* Work required:
Below is a block of data; give all of it again word for word.

* Supplied information:
== == ==

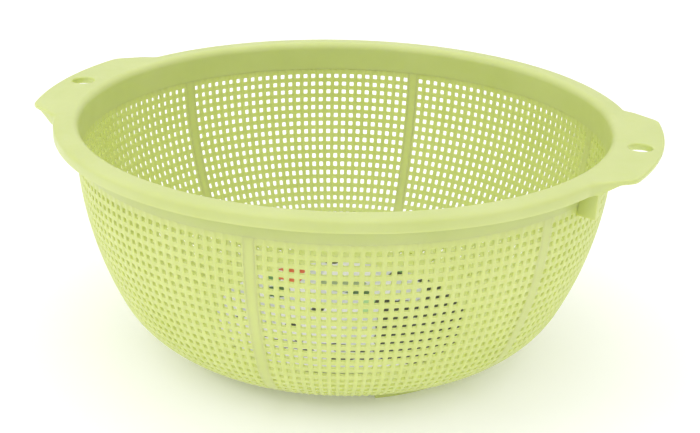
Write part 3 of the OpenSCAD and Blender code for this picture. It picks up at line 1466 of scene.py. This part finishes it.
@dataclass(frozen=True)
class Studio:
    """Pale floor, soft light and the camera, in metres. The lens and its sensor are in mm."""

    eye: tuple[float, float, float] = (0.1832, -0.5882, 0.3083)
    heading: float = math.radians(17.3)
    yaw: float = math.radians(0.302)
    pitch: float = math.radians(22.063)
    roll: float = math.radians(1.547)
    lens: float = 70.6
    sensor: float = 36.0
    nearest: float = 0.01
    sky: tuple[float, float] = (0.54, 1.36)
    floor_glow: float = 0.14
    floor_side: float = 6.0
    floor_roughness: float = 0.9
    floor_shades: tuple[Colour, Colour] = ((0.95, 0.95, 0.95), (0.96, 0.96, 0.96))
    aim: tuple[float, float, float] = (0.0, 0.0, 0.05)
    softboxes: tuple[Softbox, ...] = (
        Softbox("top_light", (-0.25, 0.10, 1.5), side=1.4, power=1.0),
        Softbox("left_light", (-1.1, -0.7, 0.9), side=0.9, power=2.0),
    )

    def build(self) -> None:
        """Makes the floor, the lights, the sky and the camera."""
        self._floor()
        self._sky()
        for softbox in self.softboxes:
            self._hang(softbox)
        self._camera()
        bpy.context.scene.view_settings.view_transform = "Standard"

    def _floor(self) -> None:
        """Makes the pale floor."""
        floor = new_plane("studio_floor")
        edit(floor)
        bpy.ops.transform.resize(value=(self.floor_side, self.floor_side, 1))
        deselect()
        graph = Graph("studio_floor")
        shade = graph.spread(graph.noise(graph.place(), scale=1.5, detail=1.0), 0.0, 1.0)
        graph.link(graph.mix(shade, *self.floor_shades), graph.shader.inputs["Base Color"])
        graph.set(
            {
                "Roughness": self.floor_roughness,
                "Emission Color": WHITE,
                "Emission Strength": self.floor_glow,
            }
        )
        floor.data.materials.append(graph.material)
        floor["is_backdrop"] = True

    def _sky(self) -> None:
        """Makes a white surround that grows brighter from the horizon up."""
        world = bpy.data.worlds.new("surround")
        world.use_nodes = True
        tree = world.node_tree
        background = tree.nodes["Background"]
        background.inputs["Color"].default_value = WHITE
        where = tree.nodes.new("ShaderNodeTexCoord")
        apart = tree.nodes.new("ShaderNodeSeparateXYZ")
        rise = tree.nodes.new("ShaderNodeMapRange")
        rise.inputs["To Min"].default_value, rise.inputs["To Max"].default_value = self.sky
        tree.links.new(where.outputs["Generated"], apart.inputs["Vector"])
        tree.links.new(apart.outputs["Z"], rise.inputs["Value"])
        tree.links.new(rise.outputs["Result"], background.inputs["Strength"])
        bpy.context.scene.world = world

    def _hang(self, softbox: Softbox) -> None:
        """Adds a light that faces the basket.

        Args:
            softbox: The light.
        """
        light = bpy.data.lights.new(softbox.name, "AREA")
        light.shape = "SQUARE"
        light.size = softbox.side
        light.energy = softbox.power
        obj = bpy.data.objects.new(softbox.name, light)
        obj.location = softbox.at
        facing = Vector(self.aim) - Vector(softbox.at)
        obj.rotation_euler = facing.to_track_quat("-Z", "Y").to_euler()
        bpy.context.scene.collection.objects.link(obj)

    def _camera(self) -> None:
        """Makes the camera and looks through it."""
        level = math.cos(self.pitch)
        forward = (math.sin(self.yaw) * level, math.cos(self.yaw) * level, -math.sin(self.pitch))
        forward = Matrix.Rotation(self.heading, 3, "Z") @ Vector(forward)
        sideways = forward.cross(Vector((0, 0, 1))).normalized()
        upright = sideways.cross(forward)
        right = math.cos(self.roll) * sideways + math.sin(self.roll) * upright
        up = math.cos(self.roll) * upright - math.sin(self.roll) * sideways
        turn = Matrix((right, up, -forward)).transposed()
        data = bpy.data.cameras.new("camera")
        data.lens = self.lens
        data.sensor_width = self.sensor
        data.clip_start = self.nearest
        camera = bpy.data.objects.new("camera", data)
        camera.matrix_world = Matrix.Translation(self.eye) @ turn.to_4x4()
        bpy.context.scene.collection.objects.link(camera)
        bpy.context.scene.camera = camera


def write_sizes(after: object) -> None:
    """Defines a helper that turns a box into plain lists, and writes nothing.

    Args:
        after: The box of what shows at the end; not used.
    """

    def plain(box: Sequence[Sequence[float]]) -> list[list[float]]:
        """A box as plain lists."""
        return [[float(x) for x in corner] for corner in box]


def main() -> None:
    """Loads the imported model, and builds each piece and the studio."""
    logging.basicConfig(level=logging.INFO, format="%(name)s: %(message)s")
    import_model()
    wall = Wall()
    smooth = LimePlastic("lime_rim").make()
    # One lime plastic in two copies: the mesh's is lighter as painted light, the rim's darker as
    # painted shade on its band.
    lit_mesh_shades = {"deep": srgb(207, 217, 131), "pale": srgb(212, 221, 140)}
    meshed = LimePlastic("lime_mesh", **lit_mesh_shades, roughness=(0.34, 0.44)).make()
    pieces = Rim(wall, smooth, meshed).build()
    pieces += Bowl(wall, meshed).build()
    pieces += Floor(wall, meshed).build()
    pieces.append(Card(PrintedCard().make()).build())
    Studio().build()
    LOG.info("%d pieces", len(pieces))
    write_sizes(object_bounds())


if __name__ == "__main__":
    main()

== == ==

* Solution to the problem:
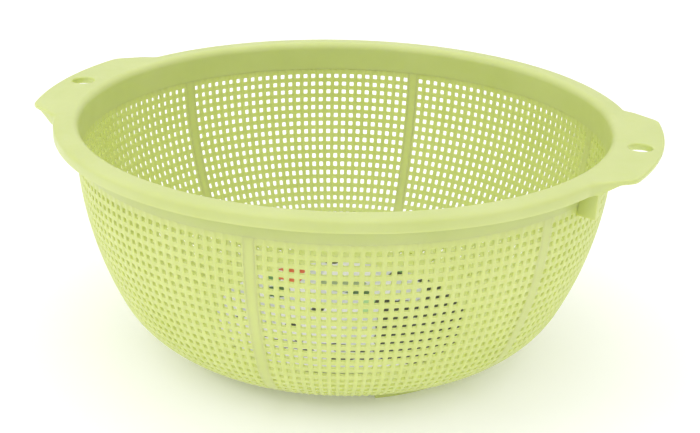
Write part 3 of the OpenSCAD and Blender code for this picture. It picks up at line 1466 of scene.py. This part finishes it.
@dataclass(frozen=True)
class Studio:
    """Pale floor, soft light and the camera, in metres. The lens and its sensor are in mm."""

    eye: tuple[float, float, float] = (0.1832, -0.5882, 0.3083)
    heading: float = math.radians(17.3)
    yaw: float = math.radians(0.302)
    pitch: float = math.radians(22.063)
    roll: float = math.radians(1.547)
    lens: float = 70.6
    sensor: float = 36.0
    nearest: float = 0.01
    sky: tuple[float, float] = (0.54, 1.36)
    floor_glow: float = 0.14
    floor_side: float = 6.0
    floor_roughness: float = 0.9
    floor_shades: tuple[Colour, Colour] = ((0.95, 0.95, 0.95), (0.96, 0.96, 0.96))
    aim: tuple[float, float, float] = (0.0, 0.0, 0.05)
    softboxes: tuple[Softbox, ...] = (
        Softbox("top_light", (-0.25, 0.10, 1.5), side=1.4, power=1.0),
        Softbox("left_light", (-1.1, -0.7, 0.9), side=0.9, power=2.0),
    )

    def build(self) -> None:
        """Makes the floor, the lights, the sky and the camera."""
        self._floor()
        self._sky()
        for softbox in self.softboxes:
            self._hang(softbox)
        self._camera()
        bpy.context.scene.view_settings.view_transform = "Standard"

    def _floor(self) -> None:
        """Makes the pale floor."""
        floor = new_plane("studio_floor")
        edit(floor)
        bpy.ops.transform.resize(value=(self.floor_side, self.floor_side, 1))
        deselect()
        graph = Graph("studio_floor")
        shade = graph.spread(graph.noise(graph.place(), scale=1.5, detail=1.0), 0.0, 1.0)
        graph.link(graph.mix(shade, *self.floor_shades), graph.shader.inputs["Base Color"])
        graph.set(
            {
                "Roughness": self.floor_roughness,
                "Emission Color": WHITE,
                "Emission Strength": self.floor_glow,
            }
        )
        floor.data.materials.append(graph.material)
        floor["is_backdrop"] = True

    def _sky(self) -> None:
        """Makes a white surround that grows brighter from the horizon up."""
        world = bpy.data.worlds.new("surround")
        world.use_nodes = True
        tree = world.node_tree
        background = tree.nodes["Background"]
        background.inputs["Color"].default_value = WHITE
        where = tree.nodes.new("ShaderNodeTexCoord")
        apart = tree.nodes.new("ShaderNodeSeparateXYZ")
        rise = tree.nodes.new("ShaderNodeMapRange")
        rise.inputs["To Min"].default_value, rise.inputs["To Max"].default_value = self.sky
        tree.links.new(where.outputs["Generated"], apart.inputs["Vector"])
        tree.links.new(apart.outputs["Z"], rise.inputs["Value"])
        tree.links.new(rise.outputs["Result"], background.inputs["Strength"])
        bpy.context.scene.world = world

    def _hang(self, softbox: Softbox) -> None:
        """Adds a light that faces the basket.

        Args:
            softbox: The light.
        """
        light = bpy.data.lights.new(softbox.name, "AREA")
        light.shape = "SQUARE"
        light.size = softbox.side
        light.energy = softbox.power
        obj = bpy.data.objects.new(softbox.name, light)
        obj.location = softbox.at
        facing = Vector(self.aim) - Vector(softbox.at)
        obj.rotation_euler = facing.to_track_quat("-Z", "Y").to_euler()
        bpy.context.scene.collection.objects.link(obj)

    def _camera(self) -> None:
        """Makes the camera and looks through it."""
        level = math.cos(self.pitch)
        forward = (math.sin(self.yaw) * level, math.cos(self.yaw) * level, -math.sin(self.pitch))
        forward = Matrix.Rotation(self.heading, 3, "Z") @ Vector(forward)
        sideways = forward.cross(Vector((0, 0, 1))).normalized()
        upright = sideways.cross(forward)
        right = math.cos(self.roll) * sideways + math.sin(self.roll) * upright
        up = math.cos(self.roll) * upright - math.sin(self.roll) * sideways
        turn = Matrix((right, up, -forward)).transposed()
        data = bpy.data.cameras.new("camera")
        data.lens = self.lens
        data.sensor_width = self.sensor
        data.clip_start = self.nearest
        camera = bpy.data.objects.new("camera", data)
        camera.matrix_world = Matrix.Translation(self.eye) @ turn.to_4x4()
        bpy.context.scene.collection.objects.link(camera)
        bpy.context.scene.camera = camera


def write_sizes(after: object) -> None:
    """Defines a helper that turns a box into plain lists, and writes nothing.

    Args:
        after: The box of what shows at the end; not used.
    """

    def plain(box: Sequence[Sequence[float]]) -> list[list[float]]:
        """A box as plain lists."""
        return [[float(x) for x in corner] for corner in box]


def main() -> None:
    """Loads the imported model, and builds each piece and the studio."""
    logging.basicConfig(level=logging.INFO, format="%(name)s: %(message)s")
    import_model()
    wall = Wall()
    smooth = LimePlastic("lime_rim").make()
    # One lime plastic in two copies: the mesh's is lighter as painted light, the rim's darker as
    # painted shade on its band.
    lit_mesh_shades = {"deep": srgb(207, 217, 131), "pale": srgb(212, 221, 140)}
    meshed = LimePlastic("lime_mesh", **lit_mesh_shades, roughness=(0.34, 0.44)).make()
    pieces = Rim(wall, smooth, meshed).build()
    pieces += Bowl(wall, meshed).build()
    pieces += Floor(wall, meshed).build()
    pieces.append(Card(PrintedCard().make()).build())
    Studio().build()
    LOG.info("%d pieces", len(pieces))
    write_sizes(object_bounds())


if __name__ == "__main__":
    main()